In a controversial move, the Congress-led government in Madhya Pradesh has threatened male multi-purpose health workers (MPHWs) that their salaries would be withheld and they would be compulsorily retired, if they fail to mobilise even one man for sterilisation in 2019-20, the Indian Express has reported.
MP’s National Health Mission (NHM) has asked top district officials and chief medical and health officers (CHMOs) to identify male workers with “zero work output’’ and apply the “no work no pay’’ principle.
The above-mentioned circular also states that all MPHWs should mobilise at least five to 10 men when sterilisation camps are held in districts.
The number of vasectomies in the state has been declining since 2015-16. According to officials, this decline is due to the court’s ruling against a coercive approach and the state government did away with “targets”.
Indore CMHO Dr Praveen Jadia said, “it’s for the first time that such a circular has been issued by the government”.
“Indore’s total target was 22,500 and nearly 19,500 sterilisations have been done,” he was quoted as saying by The Indian Express.
NHM Deputy Director Dr Pragya Tiwari clarified that the government is not asking the workers to use coercive methods, but strengthen advocacy.
“If you can’t motivate even one person in one full year it shows your work output. What’s the use of spending taxpayers’ money on salary?’’ she said.
Emergency Flashback
Despite the clarification that it doesn’t want the government workers to use coercive methods, the circular reminds one of the Emergency during the Indira Gandhi regime, infamous for forced sterilisation camps.
Indira Gandhi’s son, Sanjay Gandhi, known for his aggressive politics, implemented and oversaw the forced sterilisation programme.
The programme first incentivised, through radio sets, food and money, and eventually forced thousands of adult men to get vasectomies done.
Policemen were given sterilisation assignments, who ransacked several villages. Other government officers were also given ‘quotas’ to fulfil, failing which, they risked losing jobs and salaries.
Between 1975-77, close to 1.1 crore men and women were forcibly sterilised.
Vinod Mehta, editor of the Bombay magazine during the Emergency, in his book The Sanjay Story, states that one state reported around six lakh operations in two weeks.
Interestingly, Kamal Nath, the current Chief Minister of Madhya Pradesh, also played an important role during the Emergency.
Nath was quite close to the Nehru-Gandhi family, and was called Indira Gandhi’s ‘third son’. A slogan from those days reveals the importance of Nath among the Gandhi family loyalists: “Indira Gandhi ke do haath, Sanjay Gandhi, Kamal Nath”.
Nath was quite close to Sanjay Gandhi. Reportedly, he had been a close friend since the time they studied together at the Doon School in Dehradun.
It is said that when Sanjay Gandhi was sent to the Tihar Jail for seven days in 1979, Nath deliberately fought with the judge and went there to be with him.
Nath is also accused of leading the rioting mobs against Sikhs in 1984, though he has denied the accusations.

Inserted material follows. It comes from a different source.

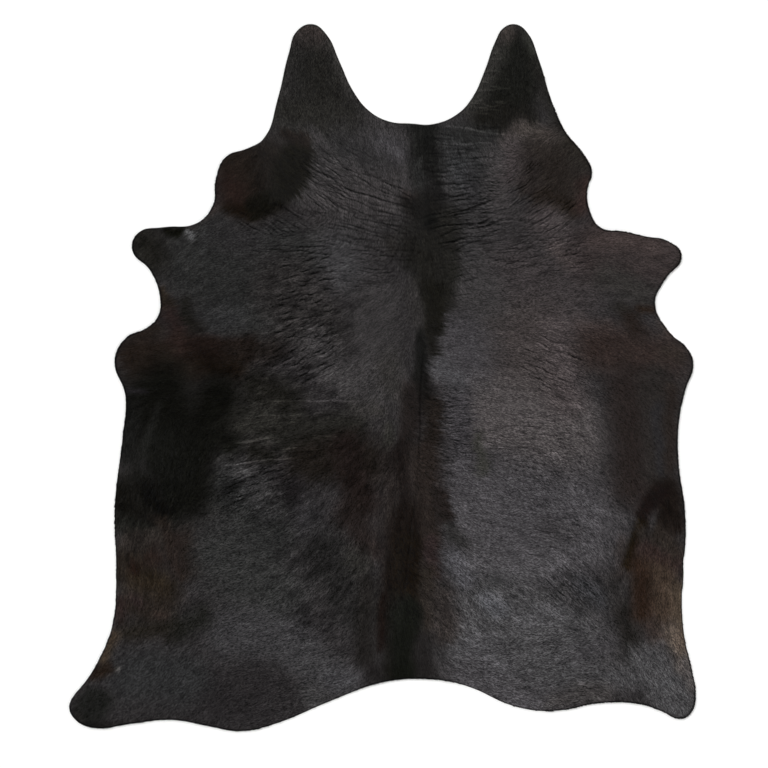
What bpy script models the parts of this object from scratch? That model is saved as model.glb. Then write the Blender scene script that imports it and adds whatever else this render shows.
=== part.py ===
"""Cowhide rug: one whole hide, tanned with its short coat on and laid flat, hair side up.

A hide is a single piece of skin, so it is a single solid. Its cut edge is a closed Bezier
curve, its flesh side lies flat on the floor, and its hair side has the thickness of skin
and coat, the ridge of the back, and the soft folds that a hide keeps from the animal.

Metres, +Z up. +Y points to the neck and +X to the right of someone who looks down on the
hide with its neck away from them. The origin is on the floor, under the middle of the hide.
"""

import math
from collections import namedtuple

import bmesh
import bpy
from mathutils import Vector, kdtree, noise

# Driving sizes, in metres.
HIDE_WIDTH = 1.878  # across the hind legs, the widest place
HIDE_LENGTH = 2.120  # from the tips of the neck flaps to the lowest point of the hind edge
RIM_THICKNESS = 0.0034  # skin and pressed coat at the cut edge
FLANK_THICKNESS = 0.0042  # skin and coat over belly and legs
BACK_THICKNESS = 0.0056  # skin and coat along the back, where a hide is thickest
BACK_SPREAD = 0.30  # distance from the back over which the skin thins
RIM_ROUND = 0.0014  # rounding of the edge's upper corner
RIM_SLOPE = 0.055  # distance from the edge over which it reaches its full thickness
RIDGE_HEIGHT = 0.0032  # fold along the back, above the skin beside it
RIDGE_HALF_WIDTH = 0.034
WAVE_HEIGHT = 0.0011  # uneven lie of the leather between its folds
WAVE_LENGTH = 0.26
THINNEST = 0.0024  # in the deepest fold
CELL = 0.032  # spacing of the points that carry the hair side's relief

CURVE_STEPS = 4  # straight lines between one point of the outline and the next
ROUND_STEPS = 2
WELD = 1e-5
FLAT = 1e-6  # heights closer than this count as the same
SHARP = math.radians(40)  # edges steeper than this are not shaded smooth

COAT_COLOUR = (0.0137, 0.0110, 0.0103, 1.0)  # black-brown
COAT_ROUGHNESS = 0.42

# The cut edge, clockwise from the left neck flap, as (x, y) in centimetres from the middle
# of the hide. Each point is where the edge turns, and the curve between them is smooth.
OUTLINE = {
    "left neck flap": (
        (-31.5, 83.2), (-28.0, 97.6), (-25.6, 104.0), (-21.0, 106.0), (-17.0, 103.2),
        (-12.9, 94.8), (-9.0, 86.3),
    ),
    "neck bay": (
        (-4.0, 80.0), (2.1, 76.8), (8.6, 76.2), (15.0, 76.0), (22.5, 79.1), (27.0, 84.1),
    ),
    "right neck flap": (
        (30.6, 92.0), (33.9, 101.0), (36.2, 104.8), (39.6, 106.0), (42.9, 104.1),
        (46.9, 95.2), (50.3, 84.1),
    ),
    "right cheek": (
        (54.5, 74.2), (60.6, 66.5), (62.7, 61.9), (61.3, 56.0), (61.9, 50.5),
    ),
    "right foreleg": (
        (65.4, 44.9), (72.0, 43.9), (79.2, 42.3), (85.2, 41.1), (89.6, 36.6), (84.6, 29.4),
    ),
    "right elbow": (
        (81.6, 22.3), (85.6, 14.0), (91.8, 8.0), (93.1, 3.7), (90.8, -3.4),
    ),
    "right flank": (
        (88.8, -12.8), (88.7, -26.3), (90.6, -39.8), (90.7, -50.3), (90.1, -55.4),
        (90.2, -59.2), (89.7, -65.3), (90.4, -77.3),
    ),
    "right hind leg": (
        (92.6, -87.5), (93.8, -95.0), (92.5, -100.4), (89.4, -102.3), (84.0, -100.2),
    ),
    "hind edge": (
        (77.7, -98.0), (66.0, -97.5), (50.7, -100.0), (39.6, -98.6), (25.2, -92.5),
        (15.0, -90.5), (0.3, -91.3), (-15.6, -97.0), (-33.0, -104.1), (-42.6, -106.0),
        (-52.5, -104.4), (-63.0, -102.6),
    ),
    "left hind leg": (
        (-75.6, -103.8), (-86.7, -105.0), (-92.3, -102.2), (-93.8, -98.6), (-92.6, -95.6),
        (-89.4, -91.7), (-85.2, -85.1), (-80.8, -73.7),
    ),
    "left flank": (
        (-79.8, -59.3), (-80.2, -38.3), (-77.9, -18.2),
    ),
    "left elbow": (
        (-77.0, -5.3), (-80.2, 5.0), (-76.8, 11.9), (-70.6, 14.9), (-67.4, 18.0),
    ),
    "left foreleg": (
        (-66.5, 23.2), (-69.6, 32.2), (-74.9, 38.2), (-73.2, 43.4), (-65.7, 45.1),
    ),
    "left cheek": (
        (-55.5, 46.4), (-50.6, 52.1), (-50.0, 59.2), (-46.8, 66.3), (-40.6, 68.7),
        (-35.7, 71.6),
    ),
}

# The ridge of the back from the neck bay to the hind edge, as (x, y) in centimetres.
BACK_LINE = (
    (14.4, 76.0), (13.0, 53.0), (14.2, 30.0), (12.4, 12.0), (10.5, -28.0), (6.2, -67.0),
    (5.2, -91.0),
)

# Other folds. Each runs straight from one end to the other: ends and half width are in
# centimetres, the height is in millimetres, and a trough's height is below zero.
Fold = namedtuple("Fold", "x0 y0 x1 y1 half_width height")
FOLDS = {
    "left armpit pocket": Fold(-29.0, 72.0, -24.0, 56.0, 6.0, -1.4),
    "left armpit edge": Fold(-20.0, 74.0, -13.0, 57.0, 4.0, 1.8),
    "right armpit pocket": Fold(55.0, 70.0, 54.0, 54.0, 6.0, -1.4),
    "right armpit edge": Fold(40.0, 68.0, 46.0, 54.0, 4.5, 1.6),
    "left shoulder swell": Fold(-45.0, 36.0, -24.0, 24.0, 9.0, 1.2),
    "left elbow crease": Fold(-66.0, 12.0, -36.0, 8.0, 4.0, -1.2),
    "left flank pocket": Fold(-69.0, -16.0, -66.0, -36.0, 5.0, -1.4),
    "left storage crease": Fold(-46.0, -22.0, -21.0, -18.0, 3.0, 1.0),
    "left stifle fold": Fold(-70.0, -34.0, -58.0, -56.0, 4.0, 1.8),
    "right elbow crease": Fold(70.0, 8.0, 86.0, 12.0, 4.0, -1.0),
    "right stifle fold": Fold(87.0, -33.0, 72.0, -54.0, 4.0, 2.6),
    "right stifle pocket": Fold(82.0, -46.0, 84.0, -72.0, 5.0, -1.2),
    "tail root swell": Fold(5.0, -78.0, 5.5, -89.0, 6.0, 1.0),
}


def clear_scene():
    for found in list(bpy.data.objects):
        bpy.data.objects.remove(found, do_unlink=True)


def outline_curve():
    """The cut edge as a filled 2D curve, as thick as the rim and with its flesh side at z = 0."""
    data = bpy.data.curves.new("cut edge", "CURVE")
    data.dimensions = "2D"
    data.fill_mode = "BOTH"
    data.extrude = RIM_THICKNESS / 2
    data.resolution_u = CURVE_STEPS
    points = [point for stretch in OUTLINE.values() for point in stretch]
    spline = data.splines.new("BEZIER")
    spline.bezier_points.add(len(points) - 1)
    for knot, (x, y) in zip(spline.bezier_points, points):
        knot.co = (x / 100, y / 100, 0.0)
        knot.handle_left_type = knot.handle_right_type = "AUTO"
    spline.use_cyclic_u = True
    curve = bpy.data.objects.new("cut edge", data)
    curve.location.z = RIM_THICKNESS / 2
    bpy.context.scene.collection.objects.link(curve)
    bpy.context.view_layer.update()
    return curve


def mesh_of_curve(curve):
    """The curve's filled form as a mesh in world space. The curve itself is removed."""
    evaluated = curve.evaluated_get(bpy.context.evaluated_depsgraph_get())
    mesh = bpy.data.meshes.new_from_object(evaluated)
    mesh.transform(curve.matrix_world)
    bpy.data.objects.remove(curve, do_unlink=True)
    return mesh


def fit_to_size(bm):
    """Centres the hide on the origin and brings it to the driving width and length."""
    for axis, size in ((0, HIDE_WIDTH), (1, HIDE_LENGTH)):
        places = [vertex.co[axis] for vertex in bm.verts]
        low, high = min(places), max(places)
        for vertex in bm.verts:
            vertex.co[axis] = (vertex.co[axis] - (low + high) / 2) * size / (high - low)


def faces_at(bm, height):
    return [f for f in bm.faces if all(abs(v.co.z - height) < FLAT for v in f.verts)]


def close_and_round(bm):
    """Welds the caps to the edge, makes each cap one face, and rounds the upper corner."""
    bmesh.ops.remove_doubles(bm, verts=bm.verts, dist=WELD)
    for height in (0.0, RIM_THICKNESS):
        bmesh.ops.dissolve_faces(bm, faces=faces_at(bm, height))
    (upper,) = faces_at(bm, RIM_THICKNESS)
    bmesh.ops.bevel(
        bm,
        geom=list(upper.edges),
        offset=RIM_ROUND,
        offset_type="OFFSET",
        segments=ROUND_STEPS,
        profile=0.5,
        affect="EDGES",
        clamp_overlap=False,
    )


def cut_hair_side(bm, axis, size):
    """Cuts the hair side along lines one cell apart, across the given axis."""
    normal = Vector((0.0, 0.0, 0.0))
    normal[axis] = 1.0
    lines = math.floor(size / 2 / CELL)
    for line in range(-lines, lines + 1):
        faces = faces_at(bm, RIM_THICKNESS)
        edges = {edge for face in faces for edge in face.edges}
        verts = {vertex for face in faces for vertex in face.verts}
        bmesh.ops.bisect_plane(
            bm,
            geom=[*verts, *edges, *faces],
            dist=FLAT,
            plane_co=normal * (line * CELL),
            plane_no=normal,
        )


def distance_to_segment(place, start, end):
    along = end - start
    share = max(0.0, min(1.0, (place - start).dot(along) / along.length_squared))
    return (place - start - along * share).length


def distance_to_back(place):
    line = [Vector((x / 100, y / 100)) for x, y in BACK_LINE]
    return min(distance_to_segment(place, a, b) for a, b in zip(line, line[1:]))


def hump(distance, half_width):
    """A soft round swell: 1 on its line, and next to nothing two half widths away."""
    return math.exp(-((distance / half_width) ** 2))


def fold_height(place):
    height = 0.0
    for fold in FOLDS.values():
        start = Vector((fold.x0 / 100, fold.y0 / 100))
        end = Vector((fold.x1 / 100, fold.y1 / 100))
        away = distance_to_segment(place, start, end)
        height += hump(away, fold.half_width / 100) * fold.height / 1000
    return height


def hair_side_height(place, to_edge):
    """Height of the hair side over the floor: skin and coat, ridge, folds and waves, which
    all die away towards the cut edge."""
    to_back = distance_to_back(place)
    skin = FLANK_THICKNESS + (BACK_THICKNESS - FLANK_THICKNESS) * hump(to_back, BACK_SPREAD)
    ridge = RIDGE_HEIGHT * hump(to_back, RIDGE_HALF_WIDTH)
    wave = WAVE_HEIGHT * noise.noise(Vector((place.x, place.y, 0.0)) / WAVE_LENGTH)
    share = min(1.0, to_edge / RIM_SLOPE)
    rise = share * share * (3 - 2 * share)
    full = skin + ridge + fold_height(place) + wave
    return max(THINNEST, RIM_THICKNESS + (full - RIM_THICKNESS) * rise)


def raise_hair_side(bm):
    faces = faces_at(bm, RIM_THICKNESS)
    patch = set(faces)
    verts = {vertex for face in faces for vertex in face.verts}
    rim = [v for v in verts if any(face not in patch for face in v.link_faces)]
    tree = kdtree.KDTree(len(rim))
    for index, vertex in enumerate(rim):
        tree.insert(vertex.co, index)
    tree.balance()
    for vertex in verts.difference(rim):
        _, _, to_edge = tree.find(vertex.co)
        vertex.co.z = hair_side_height(vertex.co.to_2d(), to_edge)


def coat_material():
    """Short glossy hair, black with a brown cast."""
    material = bpy.data.materials.new("black-brown cowhide")
    material.use_nodes = True
    shader = material.node_tree.nodes["Principled BSDF"]
    shader.inputs["Base Color"].default_value = COAT_COLOUR
    shader.inputs["Roughness"].default_value = COAT_ROUGHNESS
    shader.inputs["Metallic"].default_value = 0.0
    return material


def build_hide():
    mesh = mesh_of_curve(outline_curve())
    bm = bmesh.new()
    bm.from_mesh(mesh)
    fit_to_size(bm)
    close_and_round(bm)
    cut_hair_side(bm, 0, HIDE_WIDTH)
    cut_hair_side(bm, 1, HIDE_LENGTH)
    raise_hair_side(bm)
    bmesh.ops.recalc_face_normals(bm, faces=bm.faces)
    bm.to_mesh(mesh)
    bm.free()
    mesh.shade_smooth()
    mesh.set_sharp_from_angle(angle=SHARP)
    mesh.materials.clear()
    mesh.materials.append(coat_material())
    mesh.name = "hide"
    return bpy.data.objects.new("hide", mesh)


def main():
    clear_scene()
    rug = bpy.data.collections.new("Cowhide rug")
    bpy.context.scene.collection.children.link(rug)
    rug.objects.link(build_hide())


main()
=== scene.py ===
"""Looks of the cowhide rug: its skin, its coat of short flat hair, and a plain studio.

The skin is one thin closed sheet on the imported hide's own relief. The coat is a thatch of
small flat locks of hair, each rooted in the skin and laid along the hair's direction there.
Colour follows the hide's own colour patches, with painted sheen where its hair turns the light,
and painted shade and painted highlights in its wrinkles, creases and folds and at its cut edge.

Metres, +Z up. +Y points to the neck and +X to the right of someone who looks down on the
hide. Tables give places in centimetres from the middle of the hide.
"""

import math
from collections import namedtuple
from functools import cache
from itertools import starmap

import bpy
import numpy as np
from bpy.props import FloatProperty, FloatVectorProperty, IntProperty, PointerProperty
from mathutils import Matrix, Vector, geometry


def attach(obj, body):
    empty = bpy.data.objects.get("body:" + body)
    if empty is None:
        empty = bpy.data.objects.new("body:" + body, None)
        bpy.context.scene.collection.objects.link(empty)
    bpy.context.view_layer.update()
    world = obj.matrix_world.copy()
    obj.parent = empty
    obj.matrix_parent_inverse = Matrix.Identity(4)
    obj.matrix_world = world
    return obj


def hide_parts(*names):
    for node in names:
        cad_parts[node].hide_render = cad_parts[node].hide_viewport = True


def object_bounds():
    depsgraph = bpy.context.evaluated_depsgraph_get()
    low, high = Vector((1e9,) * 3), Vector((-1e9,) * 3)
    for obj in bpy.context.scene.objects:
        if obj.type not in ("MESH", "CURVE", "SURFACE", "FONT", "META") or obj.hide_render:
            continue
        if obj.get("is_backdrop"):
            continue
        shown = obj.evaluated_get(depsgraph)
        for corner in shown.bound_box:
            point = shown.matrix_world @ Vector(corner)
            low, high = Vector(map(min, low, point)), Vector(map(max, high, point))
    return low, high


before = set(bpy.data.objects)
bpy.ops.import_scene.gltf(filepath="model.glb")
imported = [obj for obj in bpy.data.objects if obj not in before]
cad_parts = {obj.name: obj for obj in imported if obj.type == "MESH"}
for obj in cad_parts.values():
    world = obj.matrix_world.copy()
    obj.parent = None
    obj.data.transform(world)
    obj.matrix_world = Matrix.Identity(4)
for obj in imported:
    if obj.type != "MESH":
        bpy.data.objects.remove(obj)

CAD_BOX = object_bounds()

bl_info = {
    "name": "Cowhide rug",
    "version": (1, 0, 0),
    "blender": (4, 5, 0),
    "location": "3D View > Sidebar > Rug",
    "description": "Makes the skin, the coat and the studio of a hair-on cowhide rug",
    "category": "Object",
}

CM = 0.01
MM = 0.001

# ----------------------------------------
# Tables. A named tuple above each one names its columns, and a row may leave out the last of
# them. Angles are in degrees, anticlockwise from +X.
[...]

In another Emergency-related measure, Nath, within 15 days of taking over the reins, stopped disbursement of pension to those detained during the Emergency. The programme was initiated by Shivraj Singh Chouhan-led government in 2008.
He also stoked controversy by his decision to stop the mass singing of Vande Mataram outside the state secretariat.
Soon after assuming the office, Nath sacked the vice-chancellors of two universities, disbanded the Jan Abhiyan Parishad, allegedly because it was packed with RSS-BJP men, dismissed all political appointees in state-run corporations and boards and indicated that a string of decisions of the previous government would be reviewed.